SLR - October 2014 - Erin Younce
Posterior Malleolus Fracture
Reference: Irwin, TA, Lien JL, Kadakia AR. Posterior Malleolus Fracture. Journal of American Academy Orthopedic Surgery 21:32-40; 2013.
Scientific Literature Review
Reviewed By: Erin Younce, DPM
Residency Program: St. Vincent Charity Medical Center
Podiatric Relevance: In dealing with ankle fractures, the presence of a posterior malleolus fracture negatively affects prognosis. The integrity and ligamentous attachment is important for load transfer, posterior talar stability, and rotary ankle stability. There is variation among surgeons regarding the decision for fixation of this fragment. This article’s purpose is to review current literature on the topic for the consideration of both orthopedists and podiatrists alike.
Methods: Anatomy, biomechanics, and clinical decision making is reviewed.
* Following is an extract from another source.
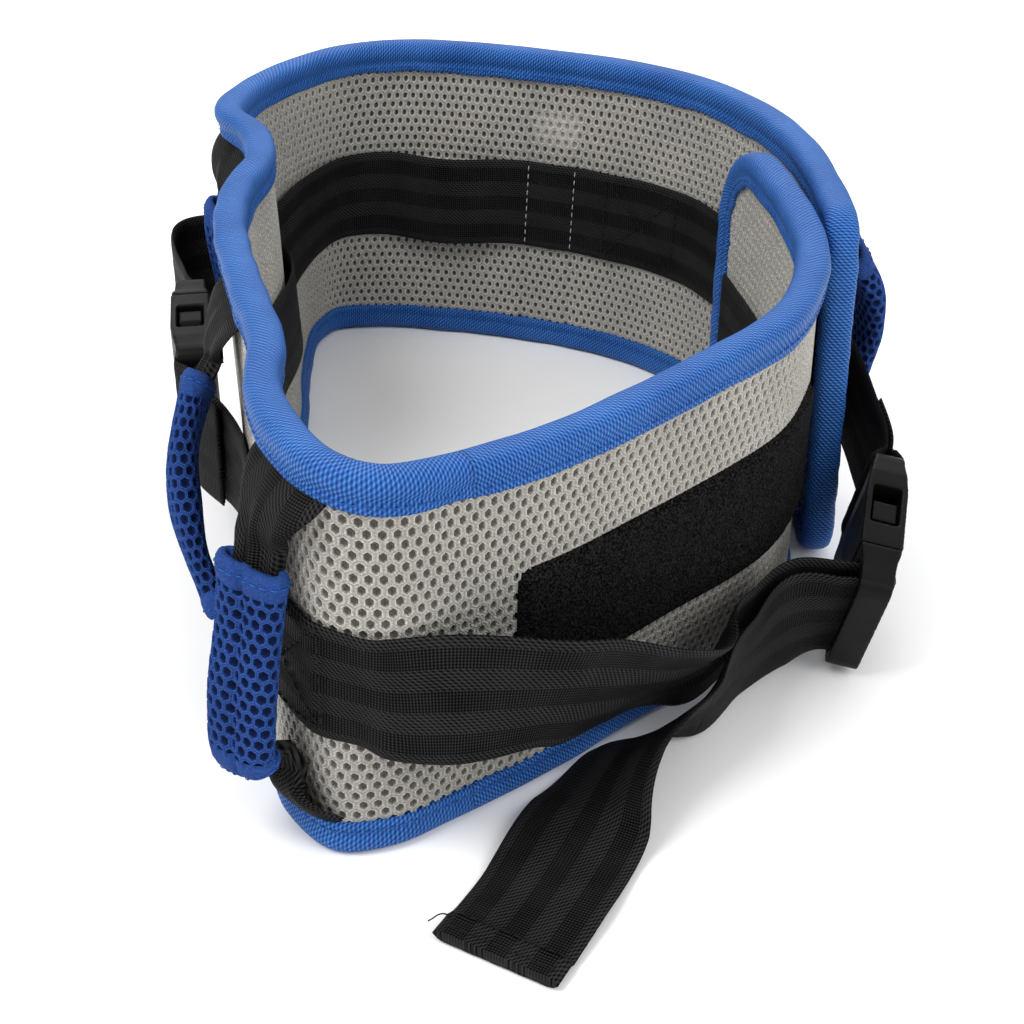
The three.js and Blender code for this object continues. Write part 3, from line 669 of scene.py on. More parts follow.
def tape_piece(name, along_from, along_to):
    path = outline_path(along_from, along_to, TAPE_STEP)
    section = np.array(TAPE_SECTION) * MM
    section = np.vstack([section * [-1, 1], [(0, -0.05 * MM)], section[::-1]])
    wobble = 1 + TAPE_WOBBLE * tape_wobble(path[:, 0], path[:, 1] * 3)
    out = section[:, 0] * wobble[:, None]
    flange = section[:, 1] > FLANGE_FROM
    wander = FLANGE_WANDER * tape_wobble(path[:, 1] * 2, path[:, 0])
    inward = section[:, 1] + flange * wander[:, None]
    along = path[:, 0:1] + path[:, 2:3] * inward
    height = path[:, 1:2] + path[:, 3:4] * inward
    rings = strip.place(along, out, np.clip(height, 0, BELT_HEIGHT))
    vertices, faces = tube(rings)
    lay = np.stack(np.broadcast_arrays(path_lengths(path[:, :2])[:, None], path_lengths(section),
                                       0 * out), -1)
    tape = add_mesh(name, vertices, faces, TWILL, lay.reshape(-1, 3))
    rows = []
    flat_along = path[:, 0] + path[:, 2] * TAPE_STITCH_IN
    flat_height = path[:, 1] + path[:, 3] * TAPE_STITCH_IN
    for side, label in ((1, "outer"), (-1, "inner")):
        line = strip.place(flat_along, side * TAPE_STITCH_OUT, flat_height)
        normals = strip.read(strip.normal, flat_along) * side
        rows.append(sew(f"{name}_{label}_stitching", [(line, normals)], BLUE_THREAD,
                        size=0.42 * MM))
    return tape, rows


# ---- webbing ------------------------------------------------------------------------------------

WEB_COLUMNS = 26
WEB_STRIPES = 5
WEB_RAISED = 0.06                   # how far the stripes stand out, as a share of the thickness
WEB_SQUARENESS = 14                 # of the rounding at the two edges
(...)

Posterior malleolus fractures occur in 7-44 percent of all ankle fractures, most in the setting of rotational ankle fractures. Harris’ cadaver study demonstrated that the PITFL provides 42 percent of syndesmotic stability. Macko’s and Hartford’s cadaveric studies demonstrated that at 33 percent fragment size, only 87 percent contact area remained. Fitzpatrick showed that with a simulated posterior malleolus fracture, the location of contact stress redistributes anteromedially during dynamic range of motion. Raasch concluded that the fibula and the AITFL are the primary restraint to posterior translation of the talus because posterior subluxation of the talus in simulated fractures involving >30 percent of the posterior malleolus occurred only after disruption of the fibula and AITFL.
Results: Various literature regarding fixation of the posterior malleolar fragment is reviewed, however, is limited by the lack of standardization in examining functional outcomes, relatively small patient populations, and varied treatment protocols by the investigators. It is generally understood that with anatomic reduction of the lateral malleolus fracture, the posterior malleolus is often reduced via ligamentotaxis of the PITFL and if there is residual displacement of the posterior fragment, it should be corrected; however, no consensus exists regarding the minimal size of a posterior malleolus fracture fragment requiring fixation regardless of displacement. Several authors recommend surgical fixation of posterior malleolus fractures involving >25 percent of the articular surface; in contrast, high-level data in the literature are insufficient to support the use of this number as a threshold. Langenhuijsen concluded that joint congruity should be achieved for all posterior malleolus fractures involving > or equal to 10 percent of the articular surface with or without internal fixation; fixation was reserved for fragments > or equal to 10 percent of the articular surface. Jaskulka noted that even small posterior tibial rim fractures may be assosicated with poorer prognosis; significantly better long-term results in posterior fragments involving >5 percent of the articular surface treated surgically compared with those treated nonsurgically. Heim recommended surgical fixation of all posterior malleolar fragments except posterior lip avulsions. Gardner demonstrated that posterior malleolus fixation restored 70 percent of syndesmotic stiffness compared with 40 percent with syndesmotic screw fixation. Miller found that posterior malleolar reconstruction more accurately restored the syndesmotic articulation than did syndesmotic screw fixation. No study to date has been performed comparing surgical fixation of the posterior malleolus to the use of syndesmotic screws alone
Conclusions: The author does not follow a strict size threshold for management of the posterior fragment, in general. In the case of any significant displacement, regardless of fragment size, the author treats the posterior malleolus fracture with open reduction and internal fixation through a posterior lateral approach with the patient in the prone position. The postoperative course involves six weeks of nonweightbearing, followed by three-six weeks of weightbearing in boot immobilization. In the author’s experience, syndesmotic screws are rarely required when the posterior malleolus is fixed primarily; however thorough evaluation of the integrity of the anterior tibiofibular joint should be performed this including CT scan. Posterior lip avulsion fractures, as well as small, completely nondisplaced posterior fragments are usually managed conservatively.